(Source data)
--
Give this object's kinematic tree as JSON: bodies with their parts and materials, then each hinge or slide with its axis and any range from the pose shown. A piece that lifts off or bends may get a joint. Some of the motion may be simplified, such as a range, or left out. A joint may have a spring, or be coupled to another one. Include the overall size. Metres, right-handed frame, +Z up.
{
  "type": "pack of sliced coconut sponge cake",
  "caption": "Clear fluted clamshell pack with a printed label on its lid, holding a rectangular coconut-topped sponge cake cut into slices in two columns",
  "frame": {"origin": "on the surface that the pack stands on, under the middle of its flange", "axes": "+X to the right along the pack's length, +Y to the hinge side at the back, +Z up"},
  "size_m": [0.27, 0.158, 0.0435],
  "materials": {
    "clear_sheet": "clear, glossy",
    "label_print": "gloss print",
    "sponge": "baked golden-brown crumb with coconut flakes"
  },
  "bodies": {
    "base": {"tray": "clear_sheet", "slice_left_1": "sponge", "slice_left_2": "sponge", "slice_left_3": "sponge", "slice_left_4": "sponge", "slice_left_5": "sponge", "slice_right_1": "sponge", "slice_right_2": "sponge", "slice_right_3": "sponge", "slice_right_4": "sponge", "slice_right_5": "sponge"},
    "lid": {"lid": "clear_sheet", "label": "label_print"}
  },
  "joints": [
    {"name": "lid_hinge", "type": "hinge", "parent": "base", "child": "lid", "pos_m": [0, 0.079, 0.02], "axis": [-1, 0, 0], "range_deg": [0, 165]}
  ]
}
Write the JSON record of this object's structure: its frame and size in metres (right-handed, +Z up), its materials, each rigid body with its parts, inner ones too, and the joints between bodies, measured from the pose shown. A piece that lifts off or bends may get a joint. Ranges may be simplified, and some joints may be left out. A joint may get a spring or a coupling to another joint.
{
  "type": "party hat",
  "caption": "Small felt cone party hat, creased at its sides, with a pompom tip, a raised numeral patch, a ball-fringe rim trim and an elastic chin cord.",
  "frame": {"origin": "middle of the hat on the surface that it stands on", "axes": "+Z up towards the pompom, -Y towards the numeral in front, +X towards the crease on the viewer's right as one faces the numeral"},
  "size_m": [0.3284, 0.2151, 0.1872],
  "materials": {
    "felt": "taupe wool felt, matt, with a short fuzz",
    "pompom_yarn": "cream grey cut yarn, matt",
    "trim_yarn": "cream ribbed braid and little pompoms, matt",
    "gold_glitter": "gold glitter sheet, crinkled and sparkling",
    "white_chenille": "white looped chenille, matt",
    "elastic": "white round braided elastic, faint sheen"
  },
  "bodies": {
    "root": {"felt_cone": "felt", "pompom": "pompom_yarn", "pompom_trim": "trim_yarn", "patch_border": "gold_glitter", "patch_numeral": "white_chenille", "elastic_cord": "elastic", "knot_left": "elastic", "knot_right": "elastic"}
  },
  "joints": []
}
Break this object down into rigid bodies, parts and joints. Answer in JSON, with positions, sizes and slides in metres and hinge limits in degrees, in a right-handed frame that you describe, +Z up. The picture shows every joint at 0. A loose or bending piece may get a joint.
--
Transcribe the data above in full, exactly.

- _Exercise output_
Give this object's kinematic tree as JSON: bodies with their parts and materials, then each hinge or slide with its axis and any range from the pose shown. A piece that lifts off or bends may get a joint. Some of the motion may be simplified, such as a range, or left out. A joint may have a spring, or be coupled to another one. Include the overall size. Metres, right-handed frame, +Z up.
{
  "type": "pack of sliced coconut sponge cake",
  "caption": "Clear fluted clamshell pack with a printed label on its lid, holding a rectangular coconut-topped sponge cake cut into slices in two columns",
  "frame": {"origin": "on the surface that the pack stands on, under the middle of its flange", "axes": "+X to the right along the pack's length, +Y to the hinge side at the back, +Z up"},
  "size_m": [0.27, 0.158, 0.0435],
  "materials": {
    "clear_sheet": "clear, glossy",
    "label_print": "gloss print",
    "sponge": "baked golden-brown crumb with coconut flakes"
  },
  "bodies": {
    "base": {"tray": "clear_sheet", "slice_left_1": "sponge", "slice_left_2": "sponge", "slice_left_3": "sponge", "slice_left_4": "sponge", "slice_left_5": "sponge", "slice_right_1": "sponge", "slice_right_2": "sponge", "slice_right_3": "sponge", "slice_right_4": "sponge", "slice_right_5": "sponge"},
    "lid": {"lid": "clear_sheet", "label": "label_print"}
  },
  "joints": [
    {"name": "lid_hinge", "type": "hinge", "parent": "base", "child": "lid", "pos_m": [0, 0.079, 0.02], "axis": [-1, 0, 0], "range_deg": [0, 165]}
  ]
}
Write the JSON record of this object's structure: its frame and size in metres (right-handed, +Z up), its materials, each rigid body with its parts, inner ones too, and the joints between bodies, measured from the pose shown. A piece that lifts off or bends may get a joint. Ranges may be simplified, and some joints may be left out. A joint may get a spring or a coupling to another joint.
{
  "type": "party hat",
  "caption": "Small felt cone party hat, creased at its sides, with a pompom tip, a raised numeral patch, a ball-fringe rim trim and an elastic chin cord.",
  "frame": {"origin": "middle of the hat on the surface that it stands on", "axes": "+Z up towards the pompom, -Y towards the numeral in front, +X towards the crease on the viewer's right as one faces the numeral"},
  "size_m": [0.3284, 0.2151, 0.1872],
  "materials": {
    "felt": "taupe wool felt, matt, with a short fuzz",
    "pompom_yarn": "cream grey cut yarn, matt",
    "trim_yarn": "cream ribbed braid and little pompoms, matt",
    "gold_glitter": "gold glitter sheet, crinkled and sparkling",
    "white_chenille": "white looped chenille, matt",
    "elastic": "white round braided elastic, faint sheen"
  },
  "bodies": {
    "root": {"felt_cone": "felt", "pompom": "pompom_yarn", "pompom_trim": "trim_yarn", "patch_border": "gold_glitter", "patch_numeral": "white_chenille", "elastic_cord": "elastic", "knot_left": "elastic", "knot_right": "elastic"}
  },
  "joints": []
}
Break this object down into rigid bodies, parts and joints. Answer in JSON, with positions, sizes and slides in metres and hinge limits in degrees, in a right-handed frame that you describe, +Z up. The picture shows every joint at 0. A loose or bending piece may get a joint.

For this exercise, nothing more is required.